The first STOs emerged in 2017. They took the promise of the ICO boom and added regulatory protection and oversight. Security tokens are considered transferable securities in many jurisdictions, including North America, the EU, Japan, Singapore and Switzerland.
The first-ever SEC approved STO occurred in May 2021. It raised around $85 million from over 7,200 investors. The SEC’s Regulation A allows companies to raise up to $75 million with fewer requirements than an IPO.
A recent report estimates that the market volume of security tokens in Europe will reach €918 billion by 2026.
Companies need to create a prospectus for STOs in accordance with their local regulations. But the requirements are generally less than that of an IPO.
Companies then use a service provider such as STOKR to build a campaign for the STO and to issue the token.
Once issued, holders can transfer the security tokens peer-to-peer or through selected secondary exchanges.
STOs can be used to issue equity stakes in a company. They can also be used to issue revenue or profit-sharing arrangements. STOs can also be used to issue debt instruments.
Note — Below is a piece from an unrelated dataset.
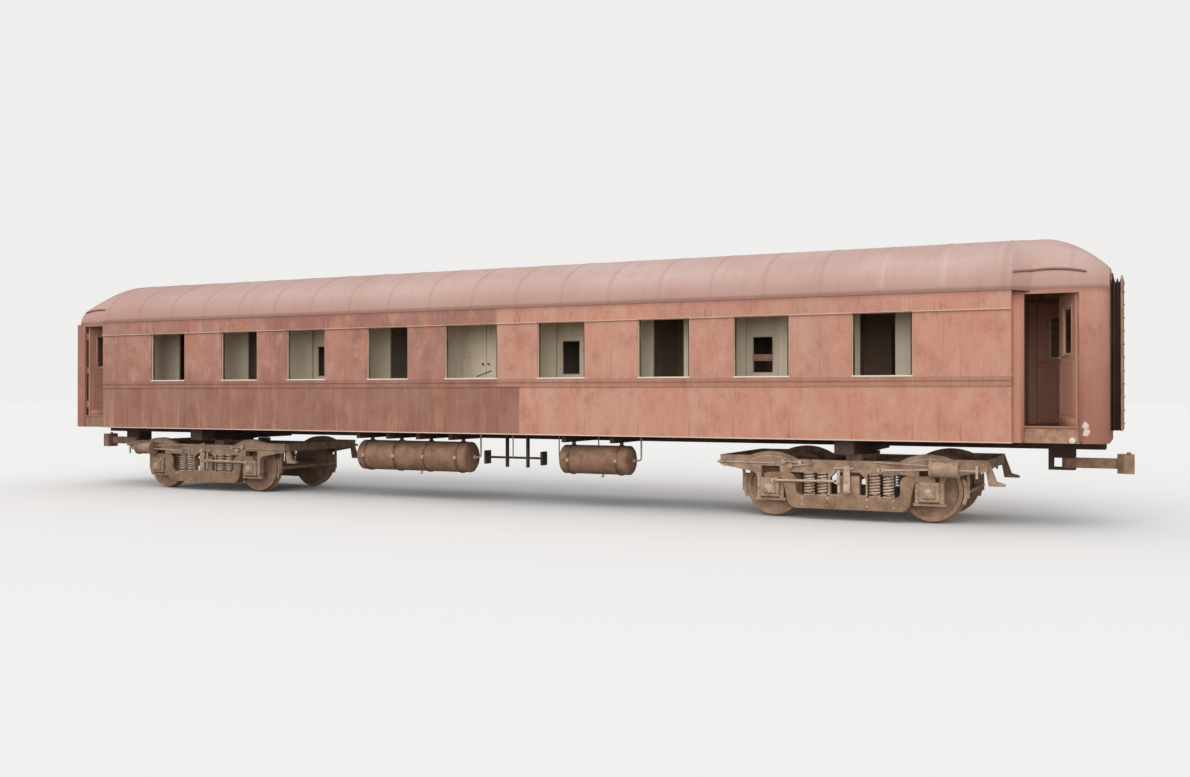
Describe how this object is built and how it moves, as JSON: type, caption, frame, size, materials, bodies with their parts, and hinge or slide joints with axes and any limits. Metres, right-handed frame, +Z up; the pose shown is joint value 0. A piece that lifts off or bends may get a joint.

Crowdfunding and STOs are funding tools for a new century. Crowdfunding allows companies to take funding to the masses. It provides a much needed new option for the pre-seed phase. For startups selling a limited release of a product or service, crowdfunding provides simple product validation while also helping build a loyal customer base. STOs allow companies to raise serious money without the cost and hassle of an IPO. For amounts larger than $5 million, STOs provide a better and more scalable option for startups.
The future of investing has its sights resting on security tokens. Initial public offerings are trending in the direction of using digital currency to represent investments. STOs have risen as the need for regulation of blockchain investment that ICOs tend to lack. Due to its safety and security, it’s the method most investors and regulators will want to use in the future.